Updated: Oct 18, 2021


A picture of the PEARL Space with smoke and coloured lighting
Using the lighting system to illustrate the reduction of visibility in PEARL using one of our smoke machines

The philosophy that drove the design of the PEARL facility is that we act based on our perception of the world. PEARL was designed to enable us to study this process of perception so that we can understand better how people come to make the decisions they do - and thus how they live within the changing world.


All of the information we know about our immediate environment comes to us through our sensorial pathways. The incoming data from each of our senses are then pulled together and blended with our lived experiences in order to create our perception of the world. We have some preferences and biases that are driven by our genes, so some of the data we use are actually generated before we were born. We must also not forget that some of our sensorial information comes from within the body - the interoceptive data - to add to the exteroceptive information from the exterior environment. This difference between our body as a living organism and our body as a compilation of lived experiences is encapsulated in the German language by two distinct words - the 'lived body' is called 'der Leib', and the 'living body' is called 'der Körper'. In English we have to rely on the use of adjectives to make this distinction, which might explain a bit about why we do not think about these so easily as separate elements of our daily life. The key to understanding how we act - and why we do what we do - is therefore this blend of lived experience and living organism, informed by the sensing of the immediate interoceptive and exteroceptive environments. This means that 'why we do what we do' is highly individual to each person, but also highly dependent on the moment - not only does the environment change from moment to moment, but our lived experiences increase as well - we are never the same from one moment to the next, however consistent we think we might be! Designing the environment for even one person is thus very complicated, but how do we do this for a number of people?

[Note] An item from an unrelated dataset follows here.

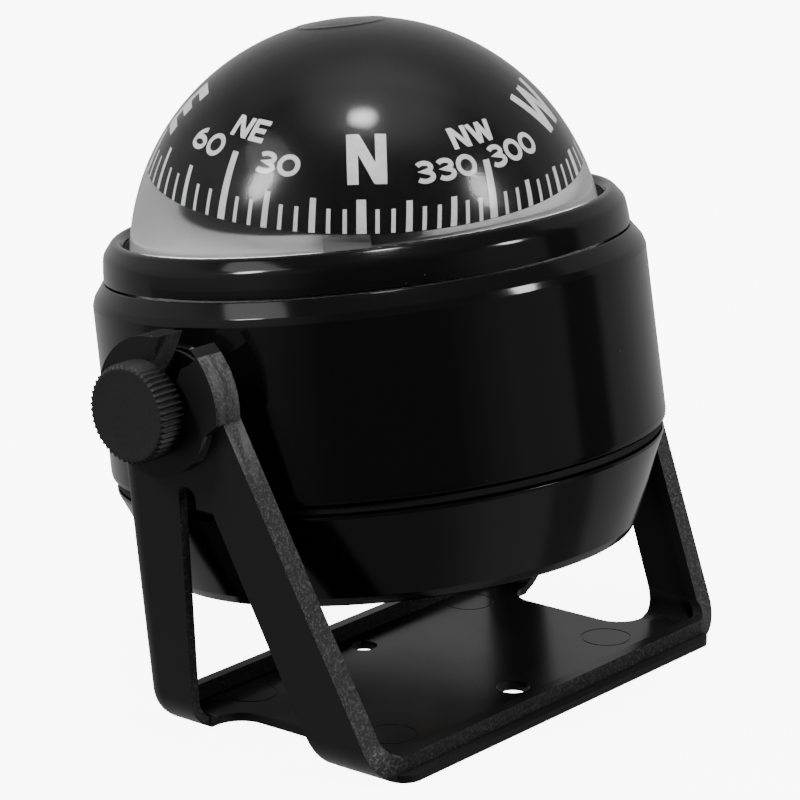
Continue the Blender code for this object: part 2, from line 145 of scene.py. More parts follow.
def black_gloss(name, base=0.0055, rough=0.11, dust=0.25):
    """Polished black moulding: faint orange peel, uneven gloss and a little settled dust."""
    m = Nodes(name)
    peel = m.noise(230.0, 2.0)
    smear = m.noise(38.0, 5.0, 0.65)
    speck = m.node("ShaderNodeTexVoronoi", Scale=520.0)
    m.link(m.coord.outputs["Object"], speck.inputs["Vector"])
    keep = m.noise(60.0, 1.0)
    dot = m.math("MULTIPLY", m.math("LESS_THAN", speck.outputs["Distance"], 0.05), m.math("GREATER_THAN", keep, 0.62))
    m.drive("Base Color", m.colour(m.math("MULTIPLY", dot, dust), (base, base, base * 1.03), (0.25, 0.25, 0.25)))
    m.drive("Roughness", m.math("ADD", m.spread(smear, rough * 0.75, rough * 1.35), m.math("MULTIPLY", dot, 0.3)))
    m.drive("Normal", m.bump(peel, 0.00002, 0.35))
    m.set(IOR=1.47)
    return m.mat


def bracket_plastic():
    """Black moulding with a satin skin, and a coarse grain on the faces that look forwards, where lighter specks are
    painted glints and a painted sheen grows in streaks towards the top.
    """
    m = Nodes("bracket_plastic_look")
    normal = m.node("ShaderNodeSeparateXYZ")
    m.link(m.coord.outputs["Normal"], normal.inputs[0])
    where = m.node("ShaderNodeSeparateXYZ")
    m.link(m.coord.outputs["Object"], where.inputs[0])
    front = m.math("LESS_THAN", normal.outputs["Y"], -0.72)
    above = m.math("GREATER_THAN", where.outputs["Z"], 0.00115)
    # the forward faces carry the real grain, and also the painted glints and painted sheen
    grain_and_glint_on = m.math("MULTIPLY", front, above)
    fine = m.noise(2600.0, 3.0, 0.7)
    coarse = m.noise(900.0, 2.0, 0.6)
    grain = m.math("ADD", m.math("MULTIPLY", fine, 0.65), m.math("MULTIPLY", coarse, 0.5))
    top = m.math("GREATER_THAN", normal.outputs["Z"], 0.9)
    smear = m.noise(45.0, 5.0, 0.65)
    satin = m.spread(smear, 0.30, 0.40)
    glossy_top = m.math("MULTIPLY", top, -0.13)
    m.drive("Roughness", m.math("ADD", m.math("ADD", satin, glossy_top), m.math("MULTIPLY", grain_and_glint_on, 0.08)))
    sheen_streak = m.noise(700.0, 4.0, 0.7, (1.0, 0.35, 0.12))
    # painted sheen: the forward faces are painted lighter in streaks towards the top
    top_sheen = m.math("MULTIPLY", m.spread(where.outputs["Z"], 0.0, 1.0, 0.036, 0.041), m.spread(sheen_streak, 0.1, 1.1, 0.42, 0.66))
    # painted glints: lighter specks in the base colour of the forward faces only, standing in for the light their grain
    # catches
    speck = m.math("MULTIPLY", m.math("ADD", m.spread(fine, 0.06, 1.0, 0.50, 0.70), top_sheen), grain_and_glint_on)
    m.drive("Base Color", m.colour(speck, (0.0135, 0.0135, 0.0138), (0.115, 0.115, 0.115)))
    skin = m.bump(m.noise(420.0, 3.0), 0.00002, 0.35)
    height = m.math("MULTIPLY", grain, grain_and_glint_on)
    m.drive("Normal", m.bump(height, 0.00022, 0.9, skin))
    m.set(IOR=1.47)
    return m.mat


def black_satin(name, base=0.016, rough=0.5, scale=1500.0, depth=0.00004):
    m = Nodes(name)
    fine = m.noise(scale, 3.0, 0.7)
    smear = m.noise(90.0, 4.0, 0.6)
    m.drive("Base Color", m.colour(m.spread(fine, 0.0, 1.0), (base * 0.85,) * 3, (base * 1.25,) * 3))
    m.drive("Roughness", m.spread(smear, rough * 0.88, rough * 1.12))
    m.drive("Normal", m.bump(fine, depth, 0.5))
    return m.mat


def card_look():
    """The card seen through liquid: black, slightly soft in its gloss, with tiny pits."""
    m = Nodes("card_black_look")
    fine = m.noise(1400.0, 2.0, 0.6)
    smear = m.noise(60.0, 4.0, 0.6)
    m.drive("Base Color", m.colour(m.spread(smear, 0.0, 1.0), (0.0035,) * 3, (0.006,) * 3))
    m.drive("Roughness", m.spread(smear, 0.36, 0.46))
    m.drive("Normal", m.bump(fine, 0.000008, 0.3))
    m.set(IOR=1.13)
    return m.mat


def ink_look():
    """Light grey screen print, a little thin and mottled."""
    m = Nodes("ink_look")
    mottle = m.noise(1100.0, 4.0, 0.7)
    wide = m.noise(220.0, 2.0)
    thin = m.math("MULTIPLY", m.spread(mottle, 0.0, 1.0, 0.35, 0.65), 0.45)
    tone = m.math("ADD", thin, m.math("MULTIPLY", m.spread(wide, 0.0, 1.0), 0.55))
    m.drive("Base Color", m.colour(tone, (0.62, 0.62, 0.62), (0.84, 0.84, 0.84)))
    m.drive("Roughness", m.spread(mottle, 0.45, 0.65))
    m.drive("Normal", m.bump(mottle, 0.00001, 0.4))
    return m.mat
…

Designing for many people has often been taken as having to deal with the physical reality of many people trying to use the same space - street, station, train, bus - at the same time. However, if the actions taken by each of these people actually depend on their individual perceptions of the space - including of course the other people within it - and their own lived experiences, then the challenge has to be about how we understand these processes. This is what underlies the design of PEARL.


In PEARL we can remove sensory data from the environment - which leaves a person bereft of their immediate exteroceptive sensory stimuli, and thus dependent on just their lived experience and their interoceptive information. This leads to all sorts of strange and disconcerting experiences. You might have experienced something like this when in a dark foggy noiseless environment, but did you wonder about how your brain set about creating your understanding of that environment and thus drove what you did next? As we add sensory stimuli to this environment, we can learn how the person begins to make sense of their environment - they can use the combination of their lived experience and their sensory information to create their perception. The cross-modality between senses enhances how we perceive the world - what we see is affected by what we hear and smell, and vice versa. We can then test people with different actions, different stimuli and so on, in order to start to understand the process of creating and modifying perceptions, and thus how we decide to do what we do.